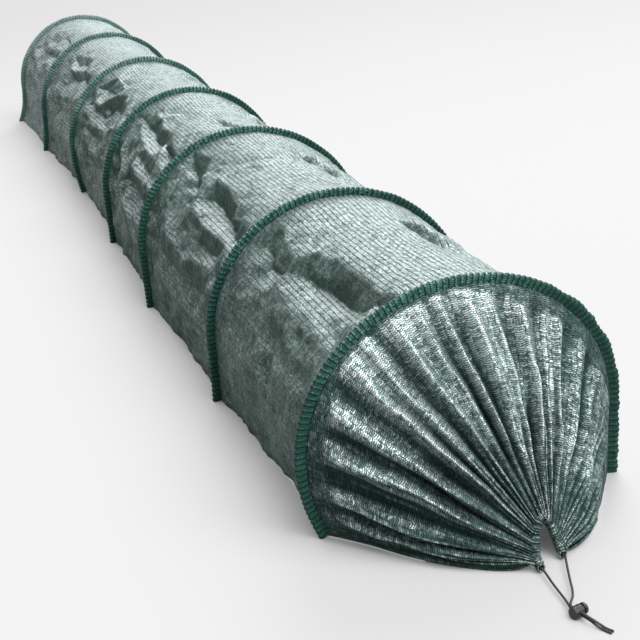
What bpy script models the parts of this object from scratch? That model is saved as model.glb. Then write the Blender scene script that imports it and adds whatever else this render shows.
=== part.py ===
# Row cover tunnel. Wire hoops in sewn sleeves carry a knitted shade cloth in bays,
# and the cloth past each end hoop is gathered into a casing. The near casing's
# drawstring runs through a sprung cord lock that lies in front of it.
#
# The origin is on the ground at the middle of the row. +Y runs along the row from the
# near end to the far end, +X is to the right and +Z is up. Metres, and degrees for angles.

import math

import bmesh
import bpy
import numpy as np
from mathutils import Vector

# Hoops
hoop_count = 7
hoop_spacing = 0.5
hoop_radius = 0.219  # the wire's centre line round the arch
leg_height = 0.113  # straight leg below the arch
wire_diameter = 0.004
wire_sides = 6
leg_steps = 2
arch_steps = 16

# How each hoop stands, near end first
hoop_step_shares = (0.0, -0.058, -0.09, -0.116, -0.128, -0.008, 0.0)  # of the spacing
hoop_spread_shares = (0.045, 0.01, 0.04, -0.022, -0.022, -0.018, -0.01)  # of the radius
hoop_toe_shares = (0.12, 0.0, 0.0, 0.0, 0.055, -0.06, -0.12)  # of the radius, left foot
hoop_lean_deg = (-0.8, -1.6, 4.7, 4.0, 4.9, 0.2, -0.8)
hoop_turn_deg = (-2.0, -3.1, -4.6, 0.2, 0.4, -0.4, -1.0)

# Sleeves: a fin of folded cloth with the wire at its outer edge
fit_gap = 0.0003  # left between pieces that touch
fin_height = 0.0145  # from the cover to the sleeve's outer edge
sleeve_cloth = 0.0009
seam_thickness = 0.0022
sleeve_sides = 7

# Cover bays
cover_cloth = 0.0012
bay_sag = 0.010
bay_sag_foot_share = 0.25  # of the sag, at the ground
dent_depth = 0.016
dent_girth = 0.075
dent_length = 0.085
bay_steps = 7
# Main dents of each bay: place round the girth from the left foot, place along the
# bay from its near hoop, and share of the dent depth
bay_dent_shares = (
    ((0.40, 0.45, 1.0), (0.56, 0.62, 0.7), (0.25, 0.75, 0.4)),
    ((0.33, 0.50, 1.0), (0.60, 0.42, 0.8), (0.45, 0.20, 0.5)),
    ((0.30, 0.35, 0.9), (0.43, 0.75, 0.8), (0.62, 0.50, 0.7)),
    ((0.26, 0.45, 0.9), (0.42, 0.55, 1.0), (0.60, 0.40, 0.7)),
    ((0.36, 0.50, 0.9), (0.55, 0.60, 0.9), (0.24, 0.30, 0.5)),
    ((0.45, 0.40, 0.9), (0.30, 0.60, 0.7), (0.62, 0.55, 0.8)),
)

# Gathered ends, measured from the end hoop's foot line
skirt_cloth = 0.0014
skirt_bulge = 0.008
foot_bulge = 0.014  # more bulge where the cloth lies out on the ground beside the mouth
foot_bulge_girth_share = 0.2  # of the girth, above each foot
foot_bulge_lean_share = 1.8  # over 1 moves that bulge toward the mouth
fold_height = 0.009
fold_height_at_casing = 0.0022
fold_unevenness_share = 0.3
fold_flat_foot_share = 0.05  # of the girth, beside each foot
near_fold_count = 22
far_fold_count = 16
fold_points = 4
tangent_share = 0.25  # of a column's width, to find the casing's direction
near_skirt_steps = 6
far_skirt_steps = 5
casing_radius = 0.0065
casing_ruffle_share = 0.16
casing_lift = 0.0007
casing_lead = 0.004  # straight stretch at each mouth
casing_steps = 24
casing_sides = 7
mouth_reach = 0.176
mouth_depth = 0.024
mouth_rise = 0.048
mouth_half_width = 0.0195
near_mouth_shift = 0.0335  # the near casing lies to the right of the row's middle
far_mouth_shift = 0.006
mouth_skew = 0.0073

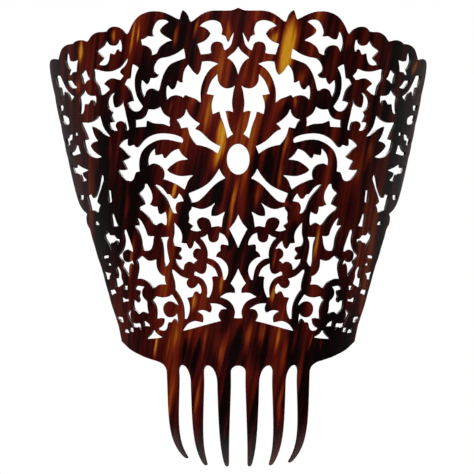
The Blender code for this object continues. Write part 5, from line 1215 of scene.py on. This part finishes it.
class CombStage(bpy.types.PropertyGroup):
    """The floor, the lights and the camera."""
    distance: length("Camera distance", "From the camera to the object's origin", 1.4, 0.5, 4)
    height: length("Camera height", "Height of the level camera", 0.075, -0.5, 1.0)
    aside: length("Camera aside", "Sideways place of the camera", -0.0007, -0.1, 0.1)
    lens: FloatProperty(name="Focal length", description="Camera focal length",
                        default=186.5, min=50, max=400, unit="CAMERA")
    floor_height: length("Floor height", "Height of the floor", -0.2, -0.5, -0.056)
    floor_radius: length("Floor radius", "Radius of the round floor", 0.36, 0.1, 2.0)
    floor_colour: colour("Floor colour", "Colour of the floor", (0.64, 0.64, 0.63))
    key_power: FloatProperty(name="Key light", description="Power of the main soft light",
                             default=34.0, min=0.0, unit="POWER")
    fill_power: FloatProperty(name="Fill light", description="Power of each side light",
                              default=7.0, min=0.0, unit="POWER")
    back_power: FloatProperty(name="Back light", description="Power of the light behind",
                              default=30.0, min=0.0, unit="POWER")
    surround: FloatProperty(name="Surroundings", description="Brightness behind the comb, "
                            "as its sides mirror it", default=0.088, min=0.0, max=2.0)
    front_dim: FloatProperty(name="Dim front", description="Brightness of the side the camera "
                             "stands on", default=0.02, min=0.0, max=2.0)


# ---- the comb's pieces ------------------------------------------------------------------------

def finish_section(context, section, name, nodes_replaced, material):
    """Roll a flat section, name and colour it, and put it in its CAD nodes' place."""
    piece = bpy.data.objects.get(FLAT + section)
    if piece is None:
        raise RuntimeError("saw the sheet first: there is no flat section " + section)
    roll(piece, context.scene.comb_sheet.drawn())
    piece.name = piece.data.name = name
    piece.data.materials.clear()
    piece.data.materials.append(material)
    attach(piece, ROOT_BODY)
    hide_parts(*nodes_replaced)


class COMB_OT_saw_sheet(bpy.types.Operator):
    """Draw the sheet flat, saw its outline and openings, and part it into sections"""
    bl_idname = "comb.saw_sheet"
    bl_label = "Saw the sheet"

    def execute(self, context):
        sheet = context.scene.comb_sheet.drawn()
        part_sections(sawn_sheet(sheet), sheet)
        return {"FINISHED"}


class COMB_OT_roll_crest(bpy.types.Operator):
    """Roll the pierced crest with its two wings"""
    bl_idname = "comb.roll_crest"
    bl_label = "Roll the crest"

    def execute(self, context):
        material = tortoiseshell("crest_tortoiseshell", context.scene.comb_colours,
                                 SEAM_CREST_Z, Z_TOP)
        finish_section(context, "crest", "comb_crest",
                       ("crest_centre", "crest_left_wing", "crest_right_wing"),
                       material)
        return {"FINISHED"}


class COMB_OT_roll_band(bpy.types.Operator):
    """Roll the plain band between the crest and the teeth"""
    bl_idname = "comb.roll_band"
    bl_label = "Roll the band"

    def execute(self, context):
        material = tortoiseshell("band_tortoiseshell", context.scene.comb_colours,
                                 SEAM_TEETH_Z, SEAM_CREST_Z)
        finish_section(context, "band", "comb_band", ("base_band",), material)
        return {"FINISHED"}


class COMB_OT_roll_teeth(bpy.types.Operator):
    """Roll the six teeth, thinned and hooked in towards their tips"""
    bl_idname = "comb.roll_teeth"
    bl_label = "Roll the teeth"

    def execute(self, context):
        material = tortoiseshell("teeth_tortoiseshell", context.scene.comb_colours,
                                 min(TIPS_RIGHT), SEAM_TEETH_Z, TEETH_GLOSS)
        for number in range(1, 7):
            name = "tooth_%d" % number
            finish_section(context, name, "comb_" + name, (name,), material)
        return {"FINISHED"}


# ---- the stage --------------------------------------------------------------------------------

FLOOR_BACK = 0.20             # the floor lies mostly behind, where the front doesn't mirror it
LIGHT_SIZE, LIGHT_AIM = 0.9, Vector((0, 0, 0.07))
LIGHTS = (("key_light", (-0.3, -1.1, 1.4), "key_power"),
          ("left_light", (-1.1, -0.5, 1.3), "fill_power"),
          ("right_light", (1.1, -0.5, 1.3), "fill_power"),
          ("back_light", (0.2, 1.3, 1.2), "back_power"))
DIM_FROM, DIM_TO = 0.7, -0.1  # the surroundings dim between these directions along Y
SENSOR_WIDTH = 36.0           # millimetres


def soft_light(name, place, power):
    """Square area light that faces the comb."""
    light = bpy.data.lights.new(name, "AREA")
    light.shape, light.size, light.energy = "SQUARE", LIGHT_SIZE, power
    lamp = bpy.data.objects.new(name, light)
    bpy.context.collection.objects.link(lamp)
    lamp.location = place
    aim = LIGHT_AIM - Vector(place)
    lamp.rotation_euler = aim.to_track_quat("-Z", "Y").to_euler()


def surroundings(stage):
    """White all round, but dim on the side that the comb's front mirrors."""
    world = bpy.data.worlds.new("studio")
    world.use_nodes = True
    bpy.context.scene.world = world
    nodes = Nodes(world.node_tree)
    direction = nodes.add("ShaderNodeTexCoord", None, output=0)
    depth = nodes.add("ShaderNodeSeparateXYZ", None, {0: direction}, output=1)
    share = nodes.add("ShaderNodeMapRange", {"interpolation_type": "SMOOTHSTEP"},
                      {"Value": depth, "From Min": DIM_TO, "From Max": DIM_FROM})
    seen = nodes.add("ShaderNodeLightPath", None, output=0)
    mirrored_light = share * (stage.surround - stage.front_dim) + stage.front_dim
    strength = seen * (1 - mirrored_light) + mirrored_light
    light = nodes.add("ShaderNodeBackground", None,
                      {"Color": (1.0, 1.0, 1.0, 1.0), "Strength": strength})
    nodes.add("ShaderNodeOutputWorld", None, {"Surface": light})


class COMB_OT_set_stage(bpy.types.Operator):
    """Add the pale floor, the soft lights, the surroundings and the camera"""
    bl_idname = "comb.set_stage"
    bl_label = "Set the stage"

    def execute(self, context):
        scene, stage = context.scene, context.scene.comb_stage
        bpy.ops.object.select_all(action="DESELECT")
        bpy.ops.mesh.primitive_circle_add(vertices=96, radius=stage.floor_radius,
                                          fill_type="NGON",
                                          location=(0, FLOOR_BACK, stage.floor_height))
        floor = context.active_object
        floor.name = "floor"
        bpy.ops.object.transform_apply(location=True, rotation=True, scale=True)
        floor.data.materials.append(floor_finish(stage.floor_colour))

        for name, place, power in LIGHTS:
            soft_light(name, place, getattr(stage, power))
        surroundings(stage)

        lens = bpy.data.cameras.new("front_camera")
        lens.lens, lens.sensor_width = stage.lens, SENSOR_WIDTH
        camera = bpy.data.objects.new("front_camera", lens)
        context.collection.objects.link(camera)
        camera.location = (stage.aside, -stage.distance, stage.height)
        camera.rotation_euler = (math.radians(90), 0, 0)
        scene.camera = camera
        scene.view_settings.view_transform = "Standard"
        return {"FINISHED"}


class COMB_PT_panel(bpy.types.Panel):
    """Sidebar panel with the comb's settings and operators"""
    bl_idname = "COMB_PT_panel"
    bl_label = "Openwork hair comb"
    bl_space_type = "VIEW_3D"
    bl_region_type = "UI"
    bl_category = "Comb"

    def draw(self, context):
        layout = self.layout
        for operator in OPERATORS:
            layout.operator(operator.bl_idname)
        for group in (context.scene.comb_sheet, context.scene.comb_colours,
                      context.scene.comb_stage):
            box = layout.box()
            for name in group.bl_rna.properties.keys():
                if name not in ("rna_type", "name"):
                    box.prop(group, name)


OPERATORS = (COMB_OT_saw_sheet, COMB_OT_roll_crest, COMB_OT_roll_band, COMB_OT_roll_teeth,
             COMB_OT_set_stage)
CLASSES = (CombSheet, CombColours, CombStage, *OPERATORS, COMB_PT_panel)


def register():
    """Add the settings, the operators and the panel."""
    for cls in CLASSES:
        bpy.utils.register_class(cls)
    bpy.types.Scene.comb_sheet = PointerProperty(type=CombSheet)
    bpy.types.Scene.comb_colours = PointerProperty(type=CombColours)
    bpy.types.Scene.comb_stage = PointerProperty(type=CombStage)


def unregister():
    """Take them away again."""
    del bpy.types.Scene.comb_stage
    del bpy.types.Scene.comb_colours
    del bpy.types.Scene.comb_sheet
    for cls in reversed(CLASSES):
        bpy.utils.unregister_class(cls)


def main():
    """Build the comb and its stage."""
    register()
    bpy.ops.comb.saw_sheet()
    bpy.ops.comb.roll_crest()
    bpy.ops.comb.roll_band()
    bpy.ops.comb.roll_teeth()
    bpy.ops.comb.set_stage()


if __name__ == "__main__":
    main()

...

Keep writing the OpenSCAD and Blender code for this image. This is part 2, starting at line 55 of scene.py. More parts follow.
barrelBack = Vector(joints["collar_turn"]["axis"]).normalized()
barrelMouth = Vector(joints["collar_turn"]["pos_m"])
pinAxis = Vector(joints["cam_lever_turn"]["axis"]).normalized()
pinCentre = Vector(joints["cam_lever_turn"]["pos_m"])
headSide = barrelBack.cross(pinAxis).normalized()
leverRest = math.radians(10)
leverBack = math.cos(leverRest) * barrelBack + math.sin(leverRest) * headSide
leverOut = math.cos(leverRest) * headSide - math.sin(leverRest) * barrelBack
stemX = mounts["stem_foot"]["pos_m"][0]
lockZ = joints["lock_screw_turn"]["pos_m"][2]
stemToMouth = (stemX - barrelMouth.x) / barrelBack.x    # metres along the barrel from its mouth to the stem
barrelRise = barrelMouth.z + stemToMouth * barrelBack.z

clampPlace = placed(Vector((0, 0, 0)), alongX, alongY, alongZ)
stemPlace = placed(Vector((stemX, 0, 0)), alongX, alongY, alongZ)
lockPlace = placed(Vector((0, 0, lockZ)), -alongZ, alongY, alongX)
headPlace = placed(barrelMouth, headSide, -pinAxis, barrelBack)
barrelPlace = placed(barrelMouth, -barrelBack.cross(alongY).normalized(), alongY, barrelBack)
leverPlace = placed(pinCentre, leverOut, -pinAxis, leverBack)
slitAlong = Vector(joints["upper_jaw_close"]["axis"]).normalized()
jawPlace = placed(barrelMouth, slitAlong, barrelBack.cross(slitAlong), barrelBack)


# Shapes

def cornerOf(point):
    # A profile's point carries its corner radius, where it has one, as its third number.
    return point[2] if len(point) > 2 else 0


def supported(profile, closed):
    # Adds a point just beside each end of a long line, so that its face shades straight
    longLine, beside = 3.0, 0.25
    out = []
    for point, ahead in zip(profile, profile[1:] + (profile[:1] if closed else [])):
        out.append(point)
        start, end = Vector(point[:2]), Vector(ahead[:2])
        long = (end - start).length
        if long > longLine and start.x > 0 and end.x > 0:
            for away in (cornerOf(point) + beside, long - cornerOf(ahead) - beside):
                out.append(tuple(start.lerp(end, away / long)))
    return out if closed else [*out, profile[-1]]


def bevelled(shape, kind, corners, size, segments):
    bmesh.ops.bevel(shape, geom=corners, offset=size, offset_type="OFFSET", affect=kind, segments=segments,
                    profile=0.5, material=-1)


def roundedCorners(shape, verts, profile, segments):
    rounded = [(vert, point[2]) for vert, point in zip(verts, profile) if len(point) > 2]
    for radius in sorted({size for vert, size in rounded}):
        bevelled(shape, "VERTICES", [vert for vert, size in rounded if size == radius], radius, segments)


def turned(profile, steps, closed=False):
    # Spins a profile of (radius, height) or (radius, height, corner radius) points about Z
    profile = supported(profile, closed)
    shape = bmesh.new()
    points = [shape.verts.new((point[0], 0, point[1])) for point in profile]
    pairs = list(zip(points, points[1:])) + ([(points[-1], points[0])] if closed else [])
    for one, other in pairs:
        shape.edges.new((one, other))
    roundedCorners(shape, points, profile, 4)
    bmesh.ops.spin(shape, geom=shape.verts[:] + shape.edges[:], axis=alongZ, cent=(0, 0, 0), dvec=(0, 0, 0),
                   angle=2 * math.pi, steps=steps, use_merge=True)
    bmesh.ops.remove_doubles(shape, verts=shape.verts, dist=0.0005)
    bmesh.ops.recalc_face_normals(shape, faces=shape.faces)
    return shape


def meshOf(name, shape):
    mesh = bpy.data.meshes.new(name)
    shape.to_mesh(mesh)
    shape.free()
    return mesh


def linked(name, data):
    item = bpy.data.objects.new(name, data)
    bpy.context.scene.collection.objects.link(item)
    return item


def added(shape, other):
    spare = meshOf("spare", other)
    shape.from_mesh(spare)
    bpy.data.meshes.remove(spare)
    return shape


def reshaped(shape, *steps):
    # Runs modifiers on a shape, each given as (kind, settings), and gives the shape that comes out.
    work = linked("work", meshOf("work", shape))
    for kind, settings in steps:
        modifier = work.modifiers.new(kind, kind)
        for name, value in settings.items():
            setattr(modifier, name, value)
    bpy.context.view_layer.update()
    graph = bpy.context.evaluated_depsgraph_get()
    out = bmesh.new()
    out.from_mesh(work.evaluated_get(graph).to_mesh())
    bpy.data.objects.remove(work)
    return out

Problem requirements
Both the line with "What bpy script" and the line with "arch_steps = 16" belong in the answer; write them out exactly, with every line between.

Exercise solution
What bpy script models the parts of this object from scratch? That model is saved as model.glb. Then write the Blender scene script that imports it and adds whatever else this render shows.
=== part.py ===
# Row cover tunnel. Wire hoops in sewn sleeves carry a knitted shade cloth in bays,
# and the cloth past each end hoop is gathered into a casing. The near casing's
# drawstring runs through a sprung cord lock that lies in front of it.
#
# The origin is on the ground at the middle of the row. +Y runs along the row from the
# near end to the far end, +X is to the right and +Z is up. Metres, and degrees for angles.

import math

import bmesh
import bpy
import numpy as np
from mathutils import Vector

# Hoops
hoop_count = 7
hoop_spacing = 0.5
hoop_radius = 0.219  # the wire's centre line round the arch
leg_height = 0.113  # straight leg below the arch
wire_diameter = 0.004
wire_sides = 6
leg_steps = 2
arch_steps = 16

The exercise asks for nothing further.